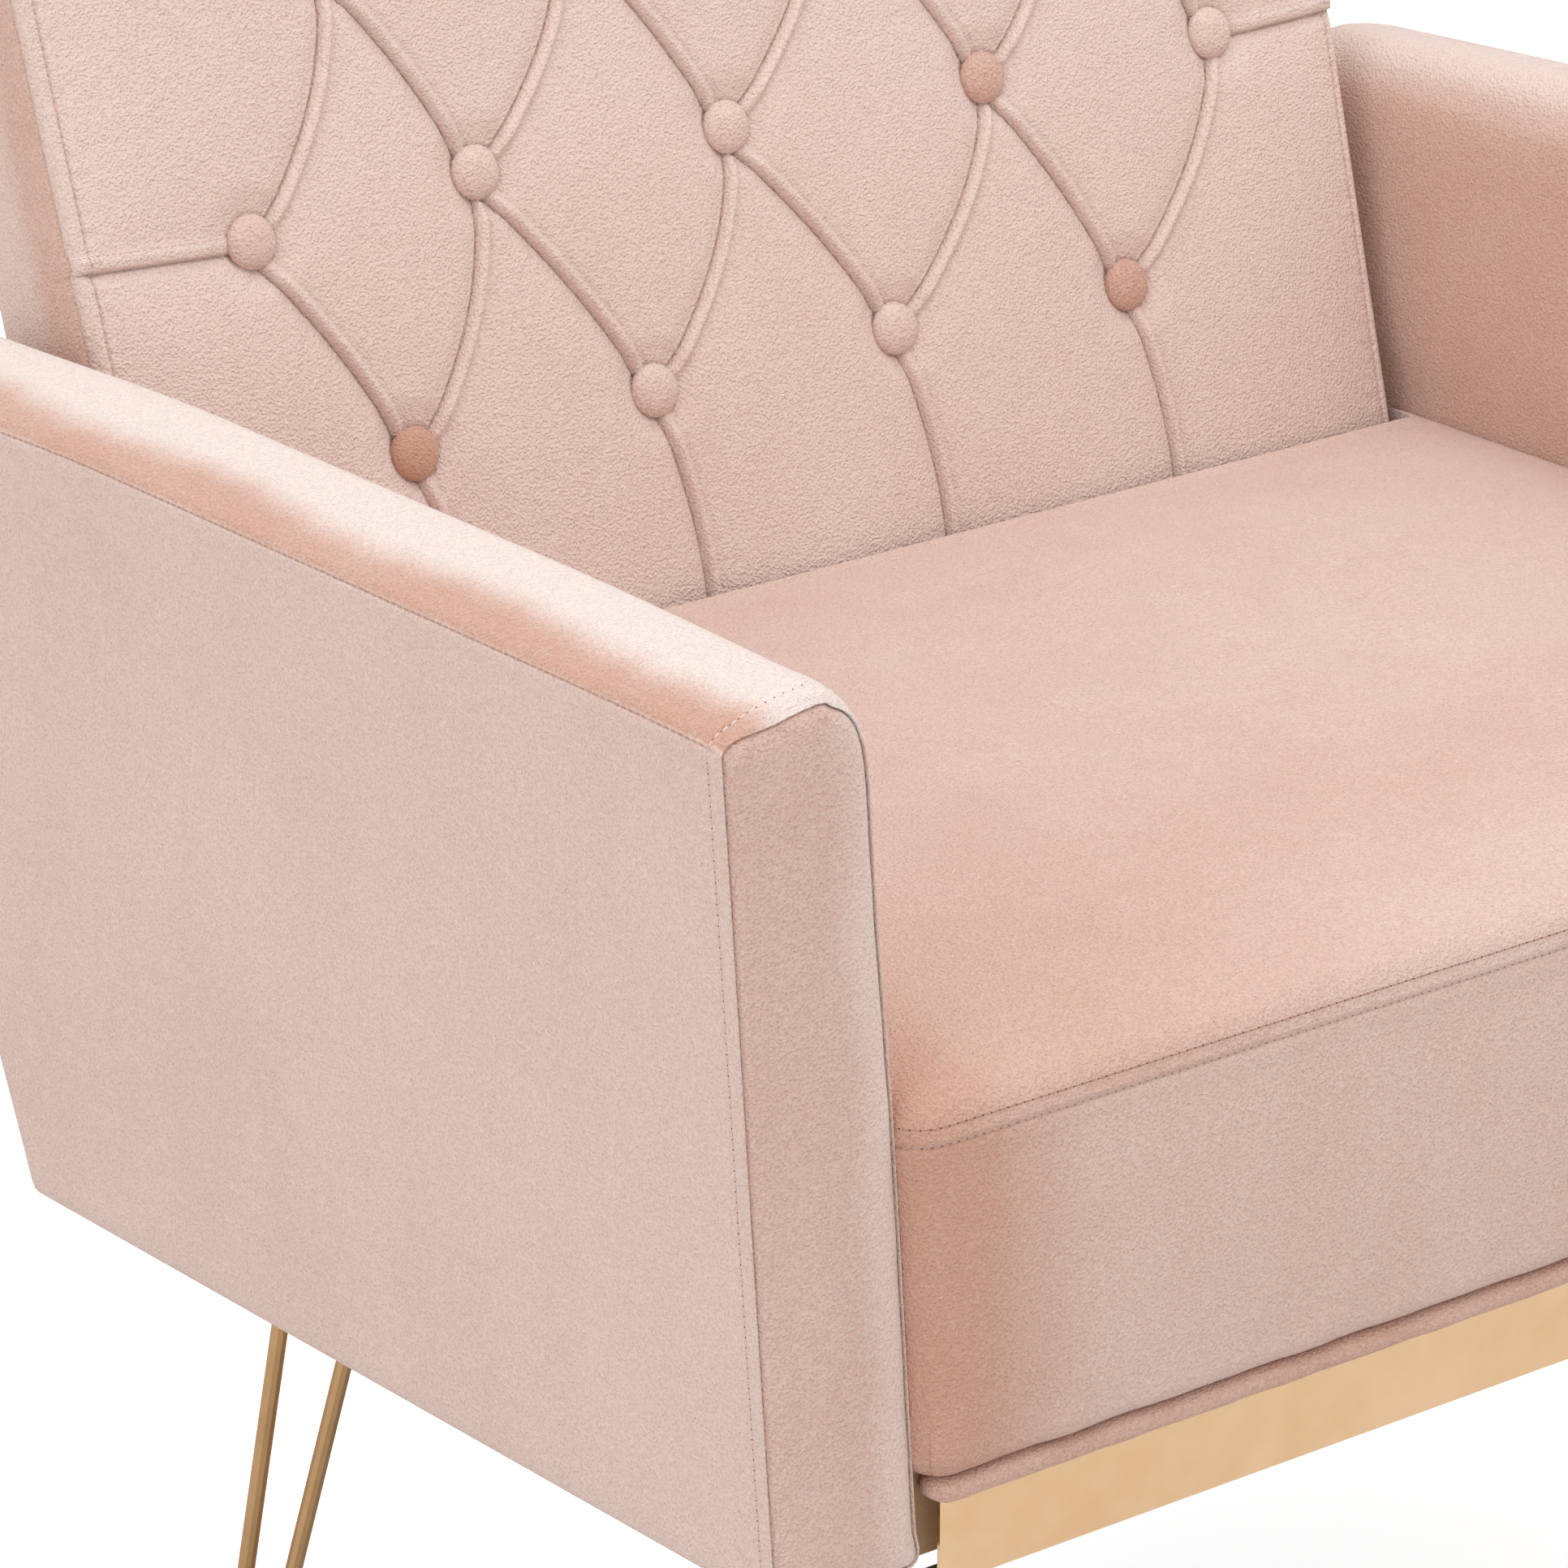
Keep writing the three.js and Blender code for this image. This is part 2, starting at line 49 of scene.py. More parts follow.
BODY = "root"

# ------------------------------------------------------------------ camera
CAMERA_AT = (-1.8384, -2.1308, 1.4176)
LOOK_AT = (-0.1049, 0.043, 0.3819)
LENS = 173.8
camera = bpy.data.objects.new("camera", bpy.data.cameras.new("camera"))
bpy.context.scene.collection.objects.link(camera)
camera.location = CAMERA_AT
camera.rotation_euler = (Vector(LOOK_AT) - Vector(CAMERA_AT)).to_track_quat("-Z", "Y").to_euler()
camera.data.lens = LENS
camera.data.sensor_width = 36.0
camera.data.clip_start, camera.data.clip_end = 0.1, 60.0
bpy.context.scene.camera = camera


def node_box(node):
    """A CAD node's lowest and highest corners, in millimetres."""
    lo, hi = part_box(node)
    return np.array(lo) / MM, np.array(hi) / MM


# --------------------------------------------------------------- materials
def new_material(name):
    mat = bpy.data.materials.new(name)
    mat.use_nodes = True
    tree = mat.node_tree
    shader = tree.nodes["Principled BSDF"]
    coord = tree.nodes.new("ShaderNodeTexCoord")
    return mat, tree, shader, coord.outputs["Object"]


def link(tree, a, b):
    tree.links.new(a, b)


def noise(tree, coord, scale, detail=2.0, rough=0.5, stretch=None):
    if stretch is not None:
        mapping = tree.nodes.new("ShaderNodeMapping")
        mapping.inputs["Scale"].default_value = stretch
        link(tree, coord, mapping.inputs["Vector"])
        coord = mapping.outputs["Vector"]
    node = tree.nodes.new("ShaderNodeTexNoise")
    node.inputs["Scale"].default_value = scale
    node.inputs["Detail"].default_value = detail
    node.inputs["Roughness"].default_value = rough
    link(tree, coord, node.inputs["Vector"])
    return node.outputs["Fac"]


def remap(tree, value, lo, hi, to_lo=0.0, to_hi=1.0):
    node = tree.nodes.new("ShaderNodeMapRange")
    for key, v in zip(("From Min", "From Max", "To Min", "To Max"), (lo, hi, to_lo, to_hi)):
        node.inputs[key].default_value = v
    link(tree, value, node.inputs["Value"])
    return node.outputs["Result"]


def math_node(tree, op, a, b):
    node = tree.nodes.new("ShaderNodeMath")
    node.operation = op
    for i, v in enumerate((a, b)):
        if isinstance(v, (int, float)):
            node.inputs[i].default_value = v
        else:
            link(tree, v, node.inputs[i])
    return node.outputs[0]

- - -

*Stated task:*
Quote the listing above from its first line to the line with "tree.links.new(a, b)", inclusive, and add nothing.

*Response for this exercise:*
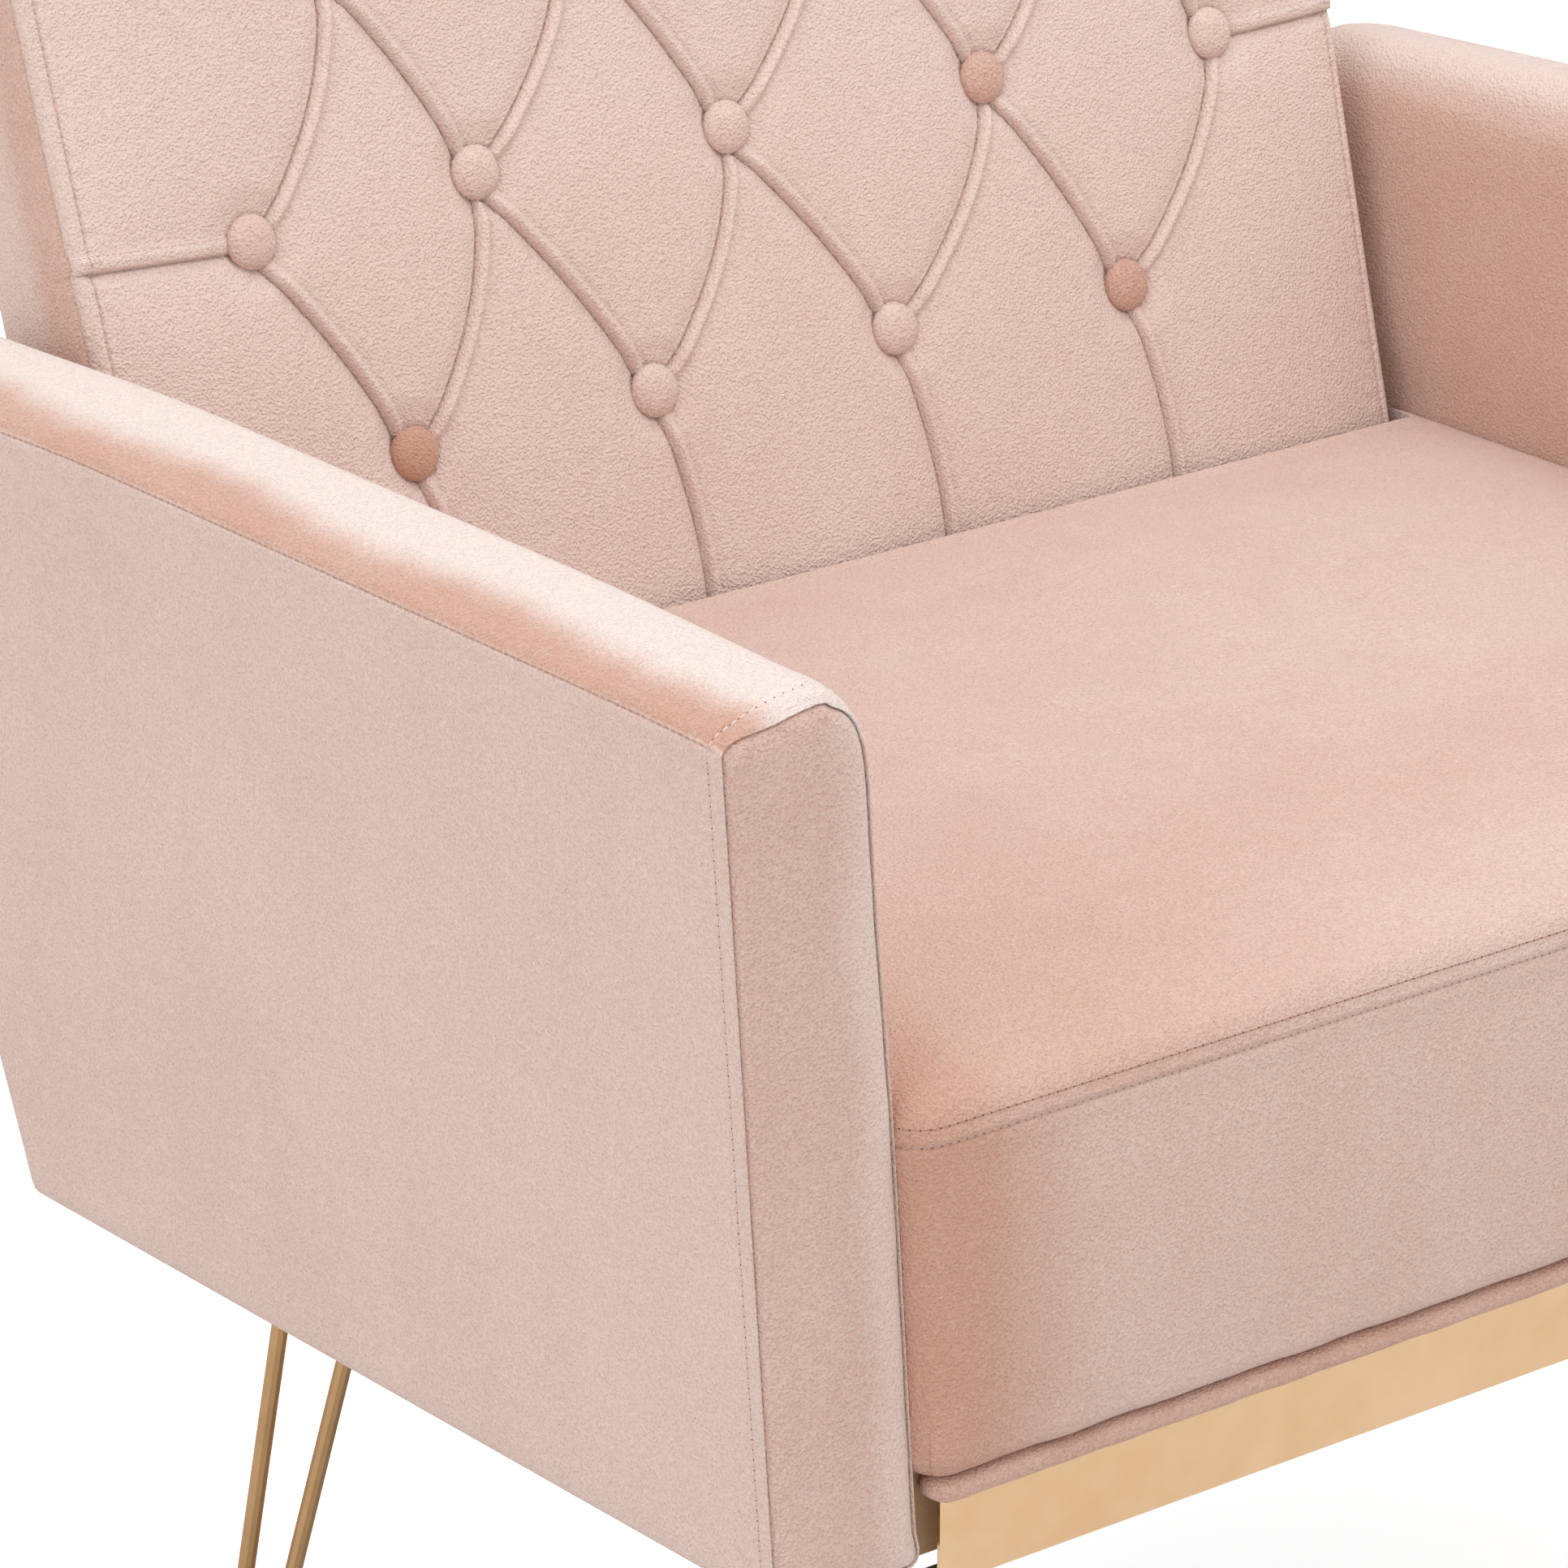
Keep writing the three.js and Blender code for this image. This is part 2, starting at line 49 of scene.py. More parts follow.
BODY = "root"

# ------------------------------------------------------------------ camera
CAMERA_AT = (-1.8384, -2.1308, 1.4176)
LOOK_AT = (-0.1049, 0.043, 0.3819)
LENS = 173.8
camera = bpy.data.objects.new("camera", bpy.data.cameras.new("camera"))
bpy.context.scene.collection.objects.link(camera)
camera.location = CAMERA_AT
camera.rotation_euler = (Vector(LOOK_AT) - Vector(CAMERA_AT)).to_track_quat("-Z", "Y").to_euler()
camera.data.lens = LENS
camera.data.sensor_width = 36.0
camera.data.clip_start, camera.data.clip_end = 0.1, 60.0
bpy.context.scene.camera = camera


def node_box(node):
    """A CAD node's lowest and highest corners, in millimetres."""
    lo, hi = part_box(node)
    return np.array(lo) / MM, np.array(hi) / MM


# --------------------------------------------------------------- materials
def new_material(name):
    mat = bpy.data.materials.new(name)
    mat.use_nodes = True
    tree = mat.node_tree
    shader = tree.nodes["Principled BSDF"]
    coord = tree.nodes.new("ShaderNodeTexCoord")
    return mat, tree, shader, coord.outputs["Object"]


def link(tree, a, b):
    tree.links.new(a, b)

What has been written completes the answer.